• _Task objective_:
Please quote exactly the lines below from the line containing "Line(outer @ 0, inner @ 0)" to the line containing "obj.matrix_parent_inverse = Matrix.Identity(4)", both lines included, and nothing else.

• _Recorded information_:
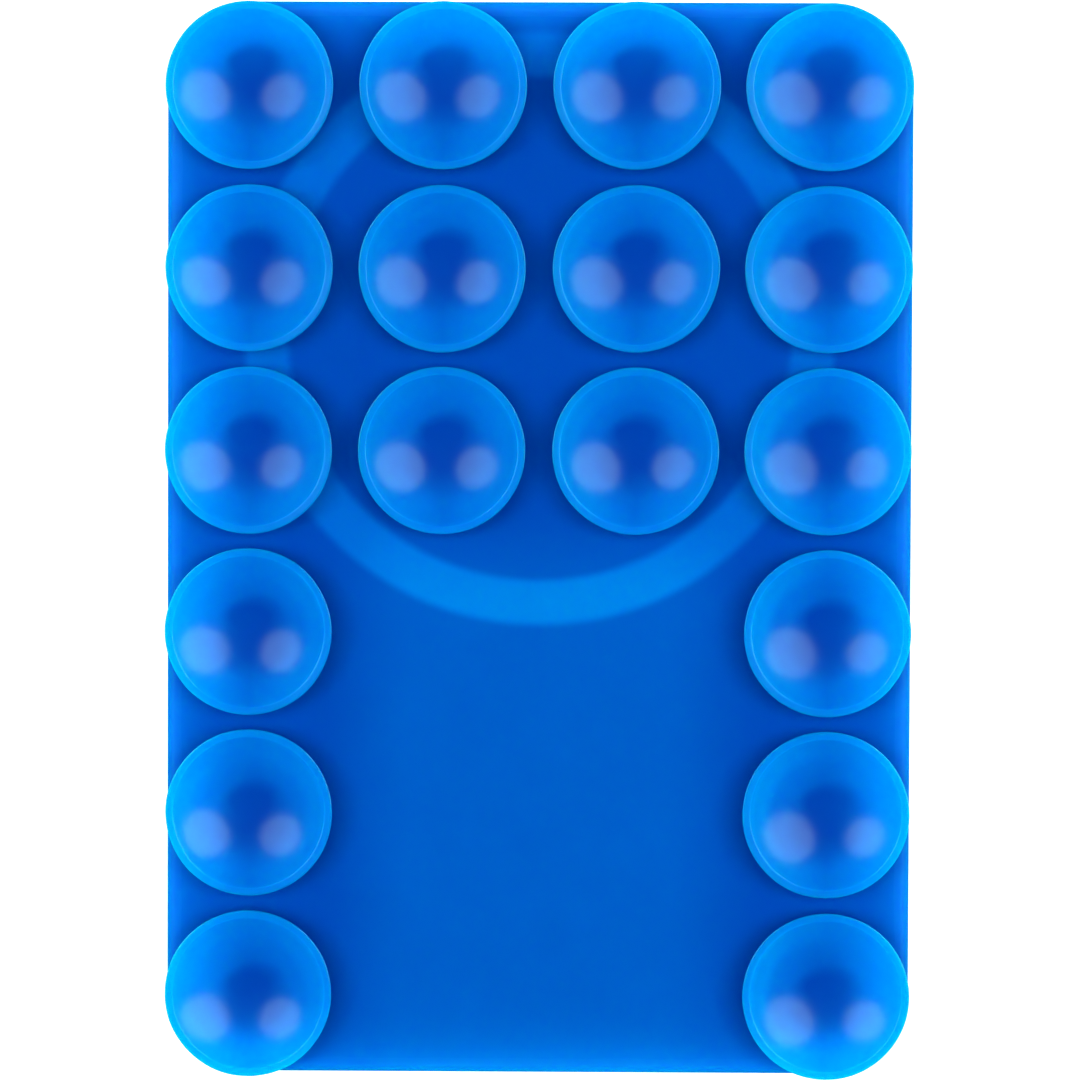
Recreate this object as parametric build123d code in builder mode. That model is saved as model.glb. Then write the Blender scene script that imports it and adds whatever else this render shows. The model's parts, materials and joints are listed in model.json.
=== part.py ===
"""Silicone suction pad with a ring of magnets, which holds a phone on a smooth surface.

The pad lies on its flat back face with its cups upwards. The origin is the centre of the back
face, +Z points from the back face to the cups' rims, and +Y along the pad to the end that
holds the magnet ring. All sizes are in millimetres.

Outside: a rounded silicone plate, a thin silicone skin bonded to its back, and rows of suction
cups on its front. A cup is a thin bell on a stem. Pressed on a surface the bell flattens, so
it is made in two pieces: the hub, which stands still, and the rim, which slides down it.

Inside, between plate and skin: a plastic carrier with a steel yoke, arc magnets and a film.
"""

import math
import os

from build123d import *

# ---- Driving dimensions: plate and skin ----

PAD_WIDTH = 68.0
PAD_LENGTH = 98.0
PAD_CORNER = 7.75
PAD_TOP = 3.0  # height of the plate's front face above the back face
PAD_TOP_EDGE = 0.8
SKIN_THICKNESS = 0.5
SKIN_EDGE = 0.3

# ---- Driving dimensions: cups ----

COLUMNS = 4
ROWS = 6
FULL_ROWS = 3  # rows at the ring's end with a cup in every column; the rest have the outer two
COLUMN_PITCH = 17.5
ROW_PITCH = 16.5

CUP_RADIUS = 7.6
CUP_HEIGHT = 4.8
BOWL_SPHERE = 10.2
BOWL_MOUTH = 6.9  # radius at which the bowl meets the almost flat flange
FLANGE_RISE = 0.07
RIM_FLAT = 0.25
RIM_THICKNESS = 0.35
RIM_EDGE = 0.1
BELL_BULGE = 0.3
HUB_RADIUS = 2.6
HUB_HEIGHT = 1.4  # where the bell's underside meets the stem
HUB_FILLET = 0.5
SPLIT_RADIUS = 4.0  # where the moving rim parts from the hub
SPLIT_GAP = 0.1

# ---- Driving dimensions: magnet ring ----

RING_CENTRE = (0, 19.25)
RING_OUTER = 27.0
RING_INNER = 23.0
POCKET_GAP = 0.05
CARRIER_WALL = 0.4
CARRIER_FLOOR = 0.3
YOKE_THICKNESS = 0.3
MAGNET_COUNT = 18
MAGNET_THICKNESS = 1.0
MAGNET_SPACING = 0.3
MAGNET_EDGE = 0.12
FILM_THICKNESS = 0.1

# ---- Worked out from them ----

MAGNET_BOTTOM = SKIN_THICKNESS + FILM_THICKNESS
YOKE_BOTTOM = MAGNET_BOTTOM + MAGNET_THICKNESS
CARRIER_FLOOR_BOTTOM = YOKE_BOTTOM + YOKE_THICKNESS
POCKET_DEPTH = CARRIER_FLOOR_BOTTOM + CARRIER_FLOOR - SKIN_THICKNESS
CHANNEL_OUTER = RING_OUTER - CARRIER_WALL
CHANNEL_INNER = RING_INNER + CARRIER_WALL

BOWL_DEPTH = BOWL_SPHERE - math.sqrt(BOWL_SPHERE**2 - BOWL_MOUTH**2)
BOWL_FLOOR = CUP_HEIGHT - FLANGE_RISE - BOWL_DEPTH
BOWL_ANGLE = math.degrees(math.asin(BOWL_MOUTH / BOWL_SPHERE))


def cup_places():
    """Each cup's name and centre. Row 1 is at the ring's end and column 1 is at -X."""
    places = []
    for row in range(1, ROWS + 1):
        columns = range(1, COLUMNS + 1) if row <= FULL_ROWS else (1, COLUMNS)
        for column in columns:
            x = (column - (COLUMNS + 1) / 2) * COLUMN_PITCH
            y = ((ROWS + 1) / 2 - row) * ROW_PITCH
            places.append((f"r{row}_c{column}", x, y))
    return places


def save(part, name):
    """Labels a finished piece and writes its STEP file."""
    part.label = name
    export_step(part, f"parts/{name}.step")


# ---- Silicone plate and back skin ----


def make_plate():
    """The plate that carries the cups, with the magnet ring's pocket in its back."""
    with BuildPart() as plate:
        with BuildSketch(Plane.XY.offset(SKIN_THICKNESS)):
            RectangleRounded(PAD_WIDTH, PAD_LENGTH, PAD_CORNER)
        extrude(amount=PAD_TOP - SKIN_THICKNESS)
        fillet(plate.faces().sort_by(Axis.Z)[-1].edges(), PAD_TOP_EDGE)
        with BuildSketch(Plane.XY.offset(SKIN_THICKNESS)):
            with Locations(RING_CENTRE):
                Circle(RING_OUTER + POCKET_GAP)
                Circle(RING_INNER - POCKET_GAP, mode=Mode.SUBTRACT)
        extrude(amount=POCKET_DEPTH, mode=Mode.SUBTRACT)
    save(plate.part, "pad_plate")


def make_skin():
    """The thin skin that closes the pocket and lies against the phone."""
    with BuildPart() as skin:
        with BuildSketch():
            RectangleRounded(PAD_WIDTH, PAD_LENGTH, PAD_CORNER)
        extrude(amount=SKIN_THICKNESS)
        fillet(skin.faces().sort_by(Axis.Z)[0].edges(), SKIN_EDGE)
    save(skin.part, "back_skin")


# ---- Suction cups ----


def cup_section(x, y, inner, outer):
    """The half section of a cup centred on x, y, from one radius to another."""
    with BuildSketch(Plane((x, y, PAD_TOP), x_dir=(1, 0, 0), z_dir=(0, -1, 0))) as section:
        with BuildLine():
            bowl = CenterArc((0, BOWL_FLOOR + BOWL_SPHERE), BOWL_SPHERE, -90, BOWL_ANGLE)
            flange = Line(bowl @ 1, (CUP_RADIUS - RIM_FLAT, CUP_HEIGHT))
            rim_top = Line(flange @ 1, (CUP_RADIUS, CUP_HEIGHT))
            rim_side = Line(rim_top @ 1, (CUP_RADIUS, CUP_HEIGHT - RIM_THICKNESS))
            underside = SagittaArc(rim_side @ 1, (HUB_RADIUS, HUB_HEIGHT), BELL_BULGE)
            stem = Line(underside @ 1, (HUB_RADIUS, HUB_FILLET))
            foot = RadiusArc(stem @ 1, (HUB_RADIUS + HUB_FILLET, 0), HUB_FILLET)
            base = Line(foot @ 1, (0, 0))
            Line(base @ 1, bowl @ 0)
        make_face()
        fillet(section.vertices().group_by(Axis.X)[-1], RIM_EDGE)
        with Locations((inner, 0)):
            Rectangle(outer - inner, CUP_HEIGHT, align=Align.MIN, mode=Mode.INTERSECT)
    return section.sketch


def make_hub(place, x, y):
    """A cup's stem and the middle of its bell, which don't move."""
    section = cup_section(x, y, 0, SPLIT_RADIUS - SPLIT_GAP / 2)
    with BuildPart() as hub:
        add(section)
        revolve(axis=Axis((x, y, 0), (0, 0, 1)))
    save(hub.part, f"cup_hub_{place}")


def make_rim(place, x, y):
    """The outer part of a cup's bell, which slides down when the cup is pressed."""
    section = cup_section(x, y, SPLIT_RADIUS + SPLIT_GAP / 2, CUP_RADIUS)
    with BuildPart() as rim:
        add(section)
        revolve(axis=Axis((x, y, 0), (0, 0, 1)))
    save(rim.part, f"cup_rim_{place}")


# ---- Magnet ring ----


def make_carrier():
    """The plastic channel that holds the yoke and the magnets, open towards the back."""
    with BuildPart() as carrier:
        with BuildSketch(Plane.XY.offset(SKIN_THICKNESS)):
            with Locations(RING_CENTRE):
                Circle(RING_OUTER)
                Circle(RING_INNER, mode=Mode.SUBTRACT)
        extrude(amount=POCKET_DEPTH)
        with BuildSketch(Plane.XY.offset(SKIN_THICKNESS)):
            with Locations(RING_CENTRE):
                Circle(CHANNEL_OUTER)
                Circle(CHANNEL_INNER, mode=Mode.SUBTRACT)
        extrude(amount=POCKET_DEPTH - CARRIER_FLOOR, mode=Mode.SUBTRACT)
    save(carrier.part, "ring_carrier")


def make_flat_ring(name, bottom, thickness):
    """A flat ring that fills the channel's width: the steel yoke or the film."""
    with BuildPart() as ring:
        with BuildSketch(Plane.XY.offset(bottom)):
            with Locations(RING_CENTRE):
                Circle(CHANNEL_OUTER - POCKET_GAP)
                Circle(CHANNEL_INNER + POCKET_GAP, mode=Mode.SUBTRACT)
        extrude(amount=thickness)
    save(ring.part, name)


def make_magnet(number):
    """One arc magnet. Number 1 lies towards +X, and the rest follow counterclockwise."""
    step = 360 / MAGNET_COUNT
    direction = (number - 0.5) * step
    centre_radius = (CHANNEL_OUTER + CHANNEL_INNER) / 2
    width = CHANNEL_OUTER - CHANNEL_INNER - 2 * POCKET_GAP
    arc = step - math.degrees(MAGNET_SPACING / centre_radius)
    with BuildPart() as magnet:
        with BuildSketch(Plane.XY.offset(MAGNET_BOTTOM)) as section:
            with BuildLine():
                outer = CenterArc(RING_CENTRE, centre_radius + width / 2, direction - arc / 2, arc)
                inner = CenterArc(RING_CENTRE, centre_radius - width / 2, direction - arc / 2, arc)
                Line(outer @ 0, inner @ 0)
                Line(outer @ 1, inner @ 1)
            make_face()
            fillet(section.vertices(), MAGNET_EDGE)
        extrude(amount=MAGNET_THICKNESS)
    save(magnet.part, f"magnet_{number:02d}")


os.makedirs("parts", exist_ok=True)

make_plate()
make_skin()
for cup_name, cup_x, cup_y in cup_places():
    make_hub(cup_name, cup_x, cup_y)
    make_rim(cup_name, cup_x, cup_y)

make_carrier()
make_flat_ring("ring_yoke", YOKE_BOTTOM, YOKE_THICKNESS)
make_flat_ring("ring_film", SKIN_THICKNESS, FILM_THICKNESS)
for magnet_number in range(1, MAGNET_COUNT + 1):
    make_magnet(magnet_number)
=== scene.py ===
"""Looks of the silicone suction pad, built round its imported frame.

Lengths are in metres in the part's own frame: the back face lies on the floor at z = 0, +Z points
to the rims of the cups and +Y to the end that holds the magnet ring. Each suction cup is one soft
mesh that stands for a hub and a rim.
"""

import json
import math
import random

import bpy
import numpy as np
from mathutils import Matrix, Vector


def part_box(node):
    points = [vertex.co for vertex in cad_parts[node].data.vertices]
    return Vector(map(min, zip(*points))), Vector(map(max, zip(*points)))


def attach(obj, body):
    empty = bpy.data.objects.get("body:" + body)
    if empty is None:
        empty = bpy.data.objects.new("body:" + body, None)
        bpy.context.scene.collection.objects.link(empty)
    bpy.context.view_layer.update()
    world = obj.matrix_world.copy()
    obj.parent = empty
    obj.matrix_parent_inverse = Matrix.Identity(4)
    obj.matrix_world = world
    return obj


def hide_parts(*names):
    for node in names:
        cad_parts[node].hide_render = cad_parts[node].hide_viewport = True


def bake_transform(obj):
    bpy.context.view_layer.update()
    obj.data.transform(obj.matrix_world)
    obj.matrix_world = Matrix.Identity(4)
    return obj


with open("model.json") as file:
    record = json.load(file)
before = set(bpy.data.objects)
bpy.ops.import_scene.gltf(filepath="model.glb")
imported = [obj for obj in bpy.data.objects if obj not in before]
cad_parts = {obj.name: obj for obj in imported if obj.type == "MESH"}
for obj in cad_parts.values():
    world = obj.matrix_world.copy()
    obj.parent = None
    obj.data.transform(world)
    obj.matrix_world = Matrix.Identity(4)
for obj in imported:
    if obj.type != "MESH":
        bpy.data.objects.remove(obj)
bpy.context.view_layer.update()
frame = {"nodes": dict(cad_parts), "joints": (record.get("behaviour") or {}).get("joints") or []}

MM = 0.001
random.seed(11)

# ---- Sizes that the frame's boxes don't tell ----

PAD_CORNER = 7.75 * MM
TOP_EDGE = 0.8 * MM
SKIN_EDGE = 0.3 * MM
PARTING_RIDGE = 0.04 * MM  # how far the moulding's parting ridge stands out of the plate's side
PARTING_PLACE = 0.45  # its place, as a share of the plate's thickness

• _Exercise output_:
                Line(outer @ 0, inner @ 0)
                Line(outer @ 1, inner @ 1)
            make_face()
            fillet(section.vertices(), MAGNET_EDGE)
        extrude(amount=MAGNET_THICKNESS)
    save(magnet.part, f"magnet_{number:02d}")


os.makedirs("parts", exist_ok=True)

make_plate()
make_skin()
for cup_name, cup_x, cup_y in cup_places():
    make_hub(cup_name, cup_x, cup_y)
    make_rim(cup_name, cup_x, cup_y)

make_carrier()
make_flat_ring("ring_yoke", YOKE_BOTTOM, YOKE_THICKNESS)
make_flat_ring("ring_film", SKIN_THICKNESS, FILM_THICKNESS)
for magnet_number in range(1, MAGNET_COUNT + 1):
    make_magnet(magnet_number)
=== scene.py ===
"""Looks of the silicone suction pad, built round its imported frame.

Lengths are in metres in the part's own frame: the back face lies on the floor at z = 0, +Z points
to the rims of the cups and +Y to the end that holds the magnet ring. Each suction cup is one soft
mesh that stands for a hub and a rim.
"""

import json
import math
import random

import bpy
import numpy as np
from mathutils import Matrix, Vector


def part_box(node):
    points = [vertex.co for vertex in cad_parts[node].data.vertices]
    return Vector(map(min, zip(*points))), Vector(map(max, zip(*points)))


def attach(obj, body):
    empty = bpy.data.objects.get("body:" + body)
    if empty is None:
        empty = bpy.data.objects.new("body:" + body, None)
        bpy.context.scene.collection.objects.link(empty)
    bpy.context.view_layer.update()
    world = obj.matrix_world.copy()
    obj.parent = empty
    obj.matrix_parent_inverse = Matrix.Identity(4)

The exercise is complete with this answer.